Shares of the Calgary, Alberta-based company, which is majority owned by U.S. oil and gas major Exxon Mobil XOM.N, were down 4%.

Geopolitical tensions in the Middle East tightened global oil supply, which boosted fuel prices, but the gains were not enough to offset weaker realizations and lower downstream volumes.

Imperial Oil's refinery quarterly throughput fell to 384,000 barrels per day (bpd) in the first quarter from 397,000 bpd a year earlier, while capacity utilization declined to 88% from 91%, primarily due to unplanned downtime and disruptions in synthetic crude feedstock.
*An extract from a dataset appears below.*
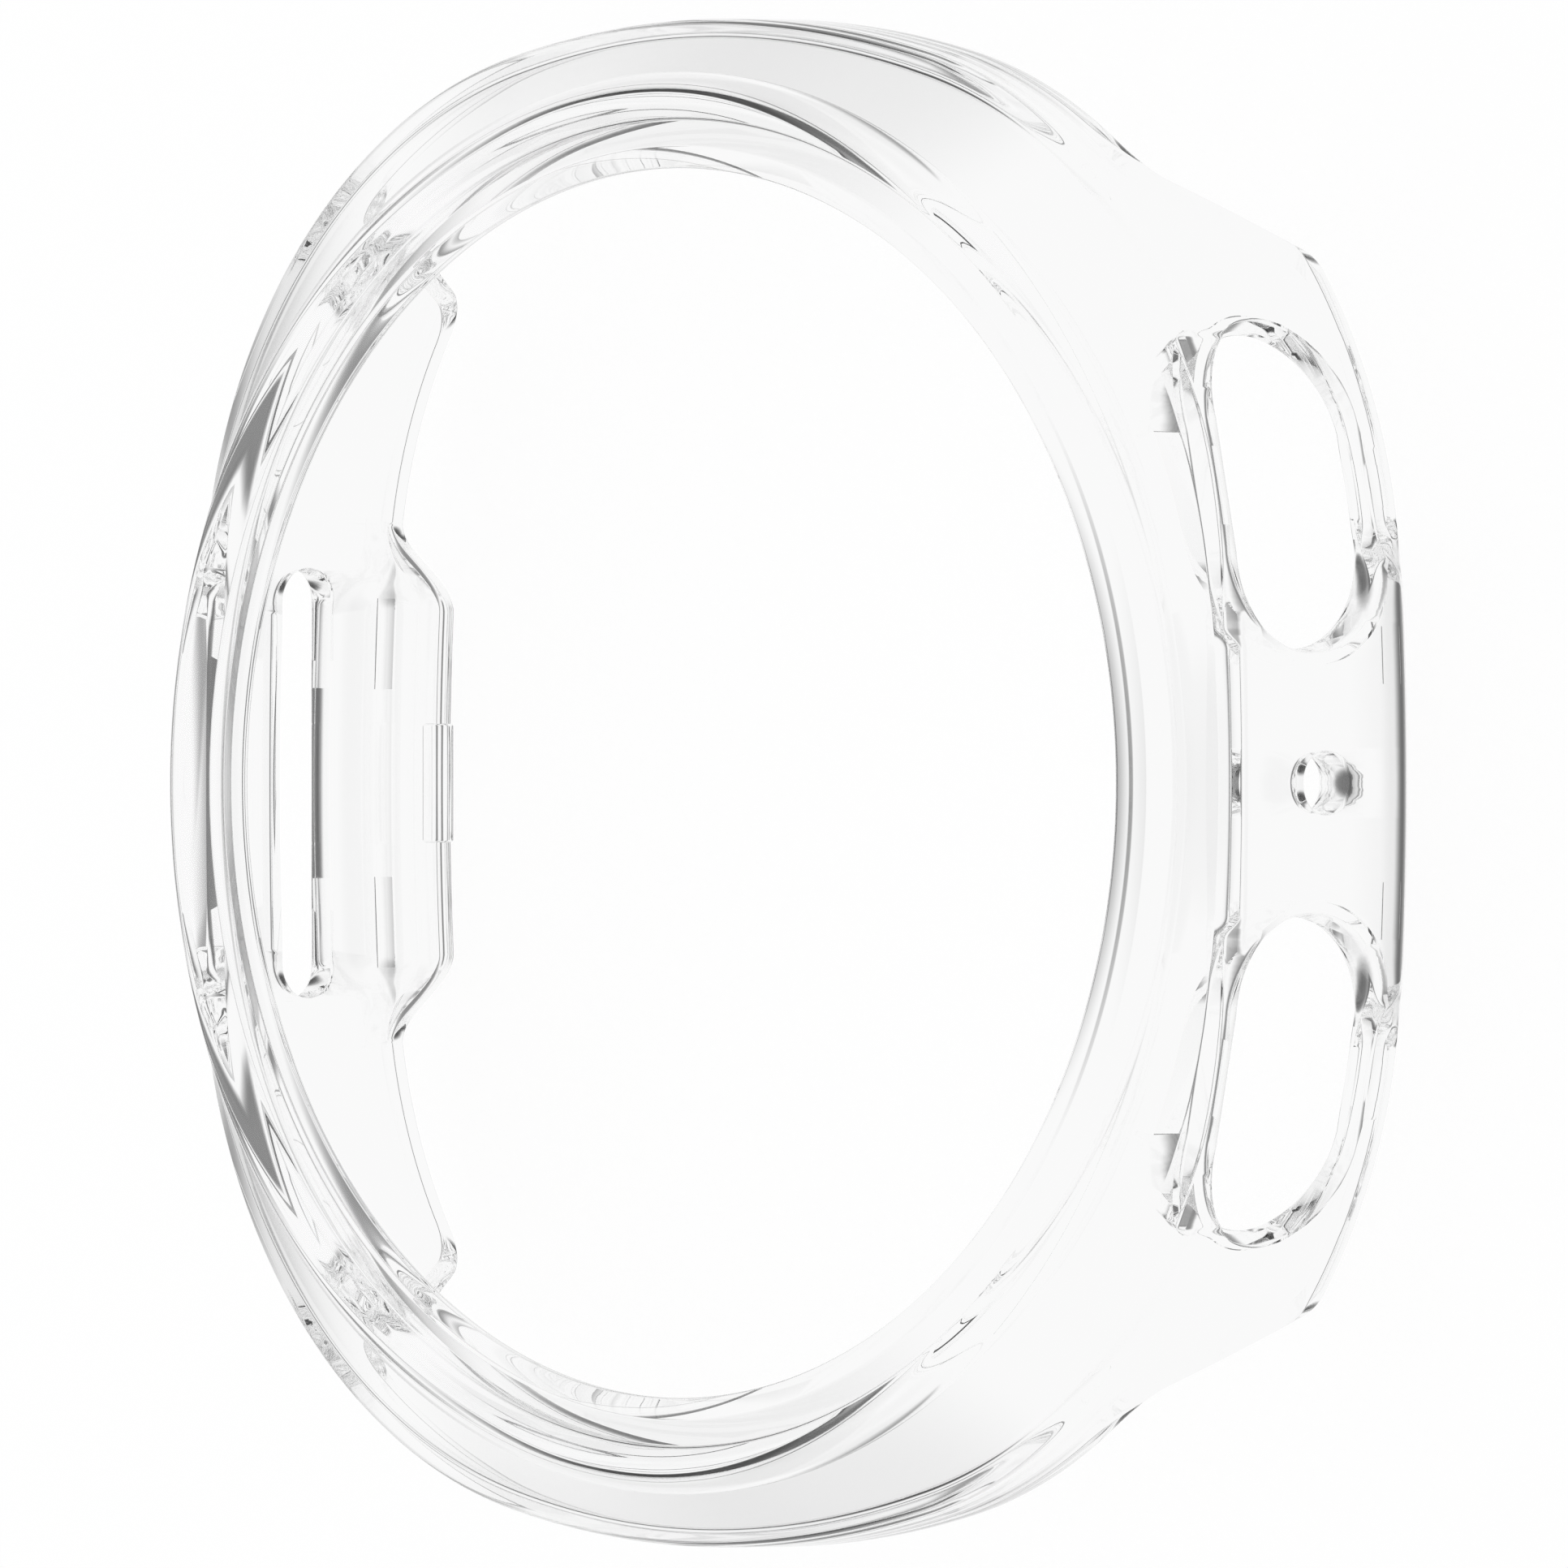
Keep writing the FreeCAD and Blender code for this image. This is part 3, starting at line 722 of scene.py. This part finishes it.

At its Syncrude oil sands project, Imperial faced operational setbacks due to an unplanned coker outage.

The company said on its earnings call that additional maintenance requirements at Syncrude this quarter have led it to defer a planned coker turnaround to late summer.

Imperial Oil's synthetic crude oil average realization fell to C$96.13 per barrel in the reported quarter from C$98.79 per barrel a year earlier, while Western Canada Select was largely flat at $58.33 a barrel.

Quarterly upstream production, however, marginally rose to 419,000 gross barrels of oil equivalent per day (boepd), compared with 418,000 gross boepd a year earlier.

The company also said U.S. trade measures introduced in 2025 and Canada's retaliatory tariffs were not expected to materially impact its financial position or operations.

Its net income fell to C$940 million ($692.96 million), or C$1.94 per share, in the quarter ended March 31, from C$1.29 billion, or C$2.52 per share, a year earlier.

Analysts had expected C$995 million, or C$2.47 per share, according to data compiled by LSEG.